Training ROI research shows organizations that track behavioral outcomes get 3-5x better returns on training investments compared to those measuring only completion and satisfaction.

Common measurement pitfalls and how behavior shifts

The most common training evaluation mistakes include stopping at satisfaction scores, failing to involve managers, overlooking engagement quality, and never acting on findings.

Three traps kill measurement programs: Relying on self-reported data. People lie on surveys. Not maliciously - they genuinely believe they use tools more than they do. Research on training effectiveness shows self-reported usage rates run 40-60% higher than actual logged usage. Trust behavior data, not survey responses.

Measuring too soon. The week after training, everyone is excited and trying new things. That enthusiasm is not sustainable behavior change. Wait. Watch what sticks after the novelty wears off.

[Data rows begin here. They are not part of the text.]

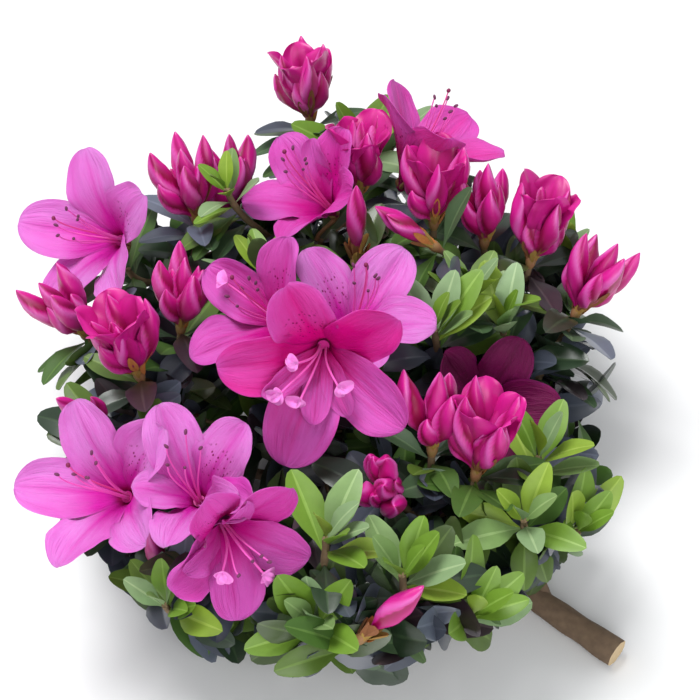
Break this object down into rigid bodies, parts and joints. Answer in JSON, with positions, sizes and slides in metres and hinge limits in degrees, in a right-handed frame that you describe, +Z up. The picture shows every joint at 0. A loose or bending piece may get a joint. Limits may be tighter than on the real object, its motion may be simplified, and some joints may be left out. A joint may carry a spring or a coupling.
{
  "type": "azalea flowering branch",
  "caption": "Cut leafy shrub bough lying on its lower twigs, with open funnel-shaped magenta flowers and trusses of pointed buds above spreading leaf whorls.",
  "frame": {"origin": "middle of the bough's outline seen from above, on the level surface that it lies on", "axes": "+Z up from that surface, +Y towards the growing tip, with the cut end of the stem at low Y and high X"},
  "size_m": [0.2056, 0.2439, 0.1186],
  "materials": {
    "bark": "rough grey-brown bark with fine lengthwise cracks",
    "leaf": "soft satin leaf, pale yellow-green when young and dark grey-green when old",
    "petal": "thin soft matte petal, lighter at the rim and deeper towards the throat",
    "bud": "satin folded petals in a deep magenta red"
  },
  "bodies": {
    "root": {"stem": "bark", "bough_centre": "bark", "bough_left_rim": "bark", "bough_left": "bark", "bough_back_left": "bark", "bough_back_centre": "bark", "bough_back_right": "bark", "bough_right_far": "bark", "bough_right_inner": "bark", "bough_right_rim": "bark", "bough_right_low": "bark", "bough_front_right": "bark", "bough_right_front_rim": "bark", "bough_front_left": "bark", "bough_front_centre": "bark", "flower_centre_right": "petal", "flower_centre_front": "petal", "flower_centre_left": "petal", "flower_front_left_upper": "petal", "flower_front_left_lower": "petal", "flower_left_rim": "petal", "flower_back_centre": "petal", "flower_back_left": "petal", "flower_back_right": "petal", "flower_shaded": "petal", "buds_left_rim_2": "bud", "buds_left_1": "bud", "buds_left_2": "bud", "buds_left_3": "bud", "buds_left_4": "bud", "buds_back_left_1": "bud", "buds_back_centre_2": "bud", "buds_back_centre_4": "bud", "buds_tip_1": "bud", "buds_back_right_1": "bud", "buds_back_right_3": "bud", "buds_back_right_4": "bud", "buds_right_far_1": "bud", "buds_right_far_2": "bud", "buds_right_rim_2": "bud", "buds_right_low_1": "bud", "buds_right_low_2": "bud", "buds_right_low_3": "bud", "buds_front_right_2": "bud", "foliage_centre": "leaf", "foliage_front_left": "leaf", "foliage_left_rim": "leaf", "foliage_left": "leaf", "foliage_back_left": "leaf", "foliage_back_centre": "leaf", "foliage_tip": "leaf", "foliage_back_right": "leaf", "foliage_right_far": "leaf", "foliage_right_inner": "leaf", "foliage_right_rim": "leaf", "foliage_right_low": "leaf", "foliage_front_centre": "leaf", "foliage_front_right": "leaf", "foliage_right_front_rim": "leaf"}
  },
  "joints": []
}
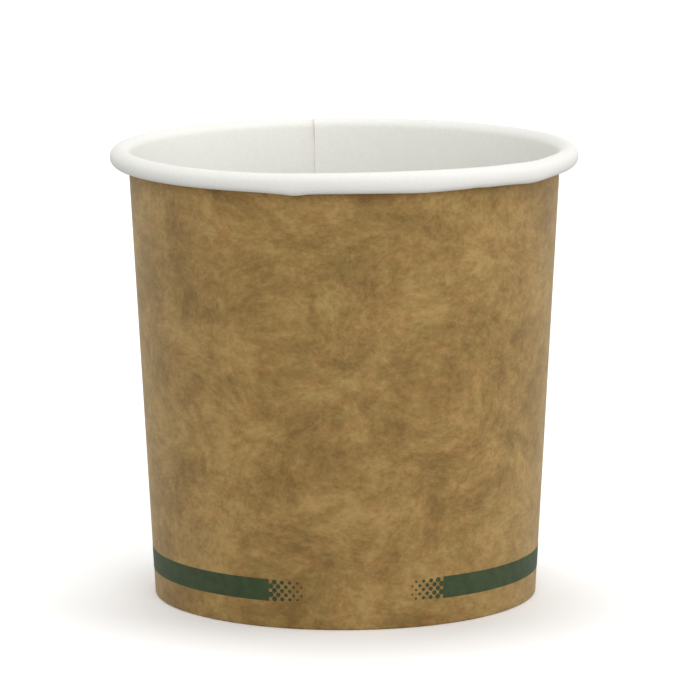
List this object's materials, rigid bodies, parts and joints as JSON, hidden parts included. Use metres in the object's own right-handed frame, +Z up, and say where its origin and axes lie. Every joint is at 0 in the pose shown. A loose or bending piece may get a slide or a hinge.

Isolating training from other factors. Training evaluation experts note the difficulty in separating training impact from market changes, new leadership, process updates, and team composition shifts. Control groups help but require planning most organizations skip.

When you shift from measuring knowledge to measuring behavior, everything changes. Training design improves. You build courses around specific tasks people need to complete, not general concepts to understand. Manager involvement increases. Leaders realize they need to reinforce training through expectations and recognition. Budget allocation shifts. You spend less on fancy courses and more on coaching, peer learning sessions, and behavior reinforcement.

The hardest part about measuring ai training effectiveness is accepting that most training fails. When you measure behavior change honestly, you see how rarely training works. That is uncomfortable, but it is fixable. Once you see where adoption breaks down, you can address it. Without measurement, you keep buying training that does not stick and wondering why AI adoption stays stuck at 33%.

Start measuring what people do instead of what they know. The gap between those two things is where your training investment disappears.